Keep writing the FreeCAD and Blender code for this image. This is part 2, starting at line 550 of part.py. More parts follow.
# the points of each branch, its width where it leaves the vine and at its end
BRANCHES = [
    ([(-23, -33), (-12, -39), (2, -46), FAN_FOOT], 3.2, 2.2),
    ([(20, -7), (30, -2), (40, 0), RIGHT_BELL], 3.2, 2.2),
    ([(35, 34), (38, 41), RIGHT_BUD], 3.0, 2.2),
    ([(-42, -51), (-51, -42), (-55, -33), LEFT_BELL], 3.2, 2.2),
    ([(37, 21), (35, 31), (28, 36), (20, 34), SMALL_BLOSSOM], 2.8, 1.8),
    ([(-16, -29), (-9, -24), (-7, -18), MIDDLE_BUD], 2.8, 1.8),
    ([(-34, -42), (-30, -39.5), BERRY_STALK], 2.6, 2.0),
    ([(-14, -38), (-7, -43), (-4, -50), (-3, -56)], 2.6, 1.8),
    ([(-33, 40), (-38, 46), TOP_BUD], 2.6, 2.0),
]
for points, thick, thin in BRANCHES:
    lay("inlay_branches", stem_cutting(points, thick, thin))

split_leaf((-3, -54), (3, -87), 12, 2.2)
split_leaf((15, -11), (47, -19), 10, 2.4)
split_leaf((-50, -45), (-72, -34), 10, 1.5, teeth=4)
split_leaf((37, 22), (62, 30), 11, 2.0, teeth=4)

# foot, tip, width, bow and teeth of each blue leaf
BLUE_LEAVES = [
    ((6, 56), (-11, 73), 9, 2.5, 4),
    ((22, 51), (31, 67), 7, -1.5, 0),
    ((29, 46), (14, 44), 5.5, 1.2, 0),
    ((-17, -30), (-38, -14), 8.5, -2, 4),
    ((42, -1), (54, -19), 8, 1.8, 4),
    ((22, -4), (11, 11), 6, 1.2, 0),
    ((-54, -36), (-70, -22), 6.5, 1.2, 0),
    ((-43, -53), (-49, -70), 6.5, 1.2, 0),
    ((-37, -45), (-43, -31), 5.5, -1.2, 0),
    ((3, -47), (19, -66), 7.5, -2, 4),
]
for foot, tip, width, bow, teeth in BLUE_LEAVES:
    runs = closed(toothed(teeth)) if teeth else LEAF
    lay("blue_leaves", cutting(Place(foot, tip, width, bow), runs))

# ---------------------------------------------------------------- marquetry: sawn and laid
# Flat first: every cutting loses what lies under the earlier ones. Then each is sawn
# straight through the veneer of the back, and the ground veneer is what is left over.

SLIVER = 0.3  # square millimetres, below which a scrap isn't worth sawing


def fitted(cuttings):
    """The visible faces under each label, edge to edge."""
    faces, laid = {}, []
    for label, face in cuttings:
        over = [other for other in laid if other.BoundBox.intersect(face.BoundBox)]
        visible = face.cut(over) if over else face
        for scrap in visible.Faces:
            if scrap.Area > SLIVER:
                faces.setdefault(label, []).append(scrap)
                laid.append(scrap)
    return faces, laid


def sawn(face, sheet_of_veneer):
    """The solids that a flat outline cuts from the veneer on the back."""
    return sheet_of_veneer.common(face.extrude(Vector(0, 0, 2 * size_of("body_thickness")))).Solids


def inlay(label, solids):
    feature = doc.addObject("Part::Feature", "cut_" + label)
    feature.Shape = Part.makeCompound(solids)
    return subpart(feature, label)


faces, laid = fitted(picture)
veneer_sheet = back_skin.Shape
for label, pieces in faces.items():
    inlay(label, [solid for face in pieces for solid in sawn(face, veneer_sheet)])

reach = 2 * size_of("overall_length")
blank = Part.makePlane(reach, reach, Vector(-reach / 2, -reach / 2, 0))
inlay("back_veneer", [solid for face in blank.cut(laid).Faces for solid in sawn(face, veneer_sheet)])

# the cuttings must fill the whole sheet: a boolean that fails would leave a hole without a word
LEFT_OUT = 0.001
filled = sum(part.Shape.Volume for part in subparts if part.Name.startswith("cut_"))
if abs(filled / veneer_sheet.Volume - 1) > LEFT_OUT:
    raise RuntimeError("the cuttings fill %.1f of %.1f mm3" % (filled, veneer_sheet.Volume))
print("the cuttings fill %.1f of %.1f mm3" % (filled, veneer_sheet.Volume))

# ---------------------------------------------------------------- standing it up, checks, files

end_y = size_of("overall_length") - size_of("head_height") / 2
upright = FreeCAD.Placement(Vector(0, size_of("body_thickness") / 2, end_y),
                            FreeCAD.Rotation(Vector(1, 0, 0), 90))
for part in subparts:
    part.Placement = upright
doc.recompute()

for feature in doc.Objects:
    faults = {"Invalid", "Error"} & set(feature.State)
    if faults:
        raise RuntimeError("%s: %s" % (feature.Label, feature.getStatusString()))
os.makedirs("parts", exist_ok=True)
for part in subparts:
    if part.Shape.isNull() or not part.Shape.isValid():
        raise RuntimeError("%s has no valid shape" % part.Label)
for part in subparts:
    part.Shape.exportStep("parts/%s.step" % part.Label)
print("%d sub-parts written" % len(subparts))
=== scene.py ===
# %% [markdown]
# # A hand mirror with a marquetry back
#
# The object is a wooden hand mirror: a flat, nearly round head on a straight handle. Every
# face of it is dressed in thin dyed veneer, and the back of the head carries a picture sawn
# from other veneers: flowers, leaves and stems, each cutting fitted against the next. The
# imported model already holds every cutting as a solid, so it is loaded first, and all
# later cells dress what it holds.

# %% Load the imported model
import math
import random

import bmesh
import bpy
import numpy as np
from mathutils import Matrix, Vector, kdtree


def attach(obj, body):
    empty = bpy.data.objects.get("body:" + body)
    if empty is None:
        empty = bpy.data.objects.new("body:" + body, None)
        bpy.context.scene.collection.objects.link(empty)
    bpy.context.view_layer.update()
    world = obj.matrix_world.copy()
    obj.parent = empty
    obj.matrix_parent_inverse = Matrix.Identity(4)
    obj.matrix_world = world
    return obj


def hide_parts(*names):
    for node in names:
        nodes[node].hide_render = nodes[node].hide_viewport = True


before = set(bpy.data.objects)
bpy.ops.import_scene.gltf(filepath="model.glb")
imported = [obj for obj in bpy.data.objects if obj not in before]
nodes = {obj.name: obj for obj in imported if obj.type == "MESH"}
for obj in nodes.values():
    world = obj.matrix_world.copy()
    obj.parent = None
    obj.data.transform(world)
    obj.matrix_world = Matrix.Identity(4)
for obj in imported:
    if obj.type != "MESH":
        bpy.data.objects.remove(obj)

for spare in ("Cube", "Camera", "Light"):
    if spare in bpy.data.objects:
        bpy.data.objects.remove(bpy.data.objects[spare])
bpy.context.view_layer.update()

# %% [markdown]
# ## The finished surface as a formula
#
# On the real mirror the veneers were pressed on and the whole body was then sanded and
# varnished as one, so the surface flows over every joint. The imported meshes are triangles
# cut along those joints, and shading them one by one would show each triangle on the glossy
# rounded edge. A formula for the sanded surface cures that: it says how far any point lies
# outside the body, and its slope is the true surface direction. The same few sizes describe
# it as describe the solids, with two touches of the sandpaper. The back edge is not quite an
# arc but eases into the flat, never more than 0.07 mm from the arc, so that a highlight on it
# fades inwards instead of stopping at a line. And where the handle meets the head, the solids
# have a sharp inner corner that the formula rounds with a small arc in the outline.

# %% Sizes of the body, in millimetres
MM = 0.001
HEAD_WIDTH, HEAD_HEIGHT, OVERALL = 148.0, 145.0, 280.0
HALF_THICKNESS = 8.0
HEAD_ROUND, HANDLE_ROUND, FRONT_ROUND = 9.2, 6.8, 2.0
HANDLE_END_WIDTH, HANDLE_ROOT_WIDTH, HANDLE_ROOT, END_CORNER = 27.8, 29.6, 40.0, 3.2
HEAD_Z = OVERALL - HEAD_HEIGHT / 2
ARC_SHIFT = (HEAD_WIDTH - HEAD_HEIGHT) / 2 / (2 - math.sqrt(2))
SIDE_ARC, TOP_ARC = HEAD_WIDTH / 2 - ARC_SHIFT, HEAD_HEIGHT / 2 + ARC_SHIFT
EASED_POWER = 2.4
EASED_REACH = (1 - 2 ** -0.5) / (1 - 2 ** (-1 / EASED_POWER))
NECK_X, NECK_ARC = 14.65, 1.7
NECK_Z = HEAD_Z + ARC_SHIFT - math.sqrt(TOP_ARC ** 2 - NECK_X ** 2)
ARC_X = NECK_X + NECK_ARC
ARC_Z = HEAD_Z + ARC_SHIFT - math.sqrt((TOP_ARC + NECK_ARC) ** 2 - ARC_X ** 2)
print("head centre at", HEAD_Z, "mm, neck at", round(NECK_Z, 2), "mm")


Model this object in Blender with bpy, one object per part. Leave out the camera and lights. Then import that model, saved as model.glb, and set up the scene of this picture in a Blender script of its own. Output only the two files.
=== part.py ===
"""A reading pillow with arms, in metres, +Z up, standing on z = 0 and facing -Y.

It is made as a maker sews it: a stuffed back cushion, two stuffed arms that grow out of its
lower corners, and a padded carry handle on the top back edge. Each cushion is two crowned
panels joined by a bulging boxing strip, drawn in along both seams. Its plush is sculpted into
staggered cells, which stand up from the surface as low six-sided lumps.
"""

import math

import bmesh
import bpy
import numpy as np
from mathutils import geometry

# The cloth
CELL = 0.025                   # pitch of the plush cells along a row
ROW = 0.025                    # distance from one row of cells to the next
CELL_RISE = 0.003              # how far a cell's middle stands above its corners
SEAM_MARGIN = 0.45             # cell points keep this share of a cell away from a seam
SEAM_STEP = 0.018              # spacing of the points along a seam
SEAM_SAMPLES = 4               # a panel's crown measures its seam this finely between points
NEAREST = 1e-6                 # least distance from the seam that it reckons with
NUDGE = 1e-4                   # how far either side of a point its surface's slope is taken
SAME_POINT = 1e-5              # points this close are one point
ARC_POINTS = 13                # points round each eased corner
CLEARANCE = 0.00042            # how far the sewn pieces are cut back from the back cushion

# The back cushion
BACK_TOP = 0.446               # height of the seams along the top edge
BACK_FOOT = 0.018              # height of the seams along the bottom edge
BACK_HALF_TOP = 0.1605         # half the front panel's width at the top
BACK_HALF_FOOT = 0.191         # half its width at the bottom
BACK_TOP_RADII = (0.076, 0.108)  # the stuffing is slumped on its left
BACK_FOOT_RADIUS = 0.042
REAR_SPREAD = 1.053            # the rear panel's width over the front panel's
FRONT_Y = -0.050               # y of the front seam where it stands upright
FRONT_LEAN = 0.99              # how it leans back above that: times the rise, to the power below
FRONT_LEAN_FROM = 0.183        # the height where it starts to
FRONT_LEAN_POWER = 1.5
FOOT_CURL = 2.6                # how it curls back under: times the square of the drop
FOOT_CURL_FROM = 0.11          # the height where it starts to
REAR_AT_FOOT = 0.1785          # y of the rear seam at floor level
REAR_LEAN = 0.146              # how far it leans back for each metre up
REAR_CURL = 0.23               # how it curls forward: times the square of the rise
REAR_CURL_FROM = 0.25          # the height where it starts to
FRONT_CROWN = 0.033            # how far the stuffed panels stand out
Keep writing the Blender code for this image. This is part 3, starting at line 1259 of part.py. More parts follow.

Written task: Locate all lines that include the word "FreeCAD" and copy them out.

Expected output:
Keep writing the FreeCAD and Blender code for this image. This is part 2, starting at line 550 of part.py. More parts follow.
upright = FreeCAD.Placement(Vector(0, size_of("body_thickness") / 2, end_y),
                            FreeCAD.Rotation(Vector(1, 0, 0), 90))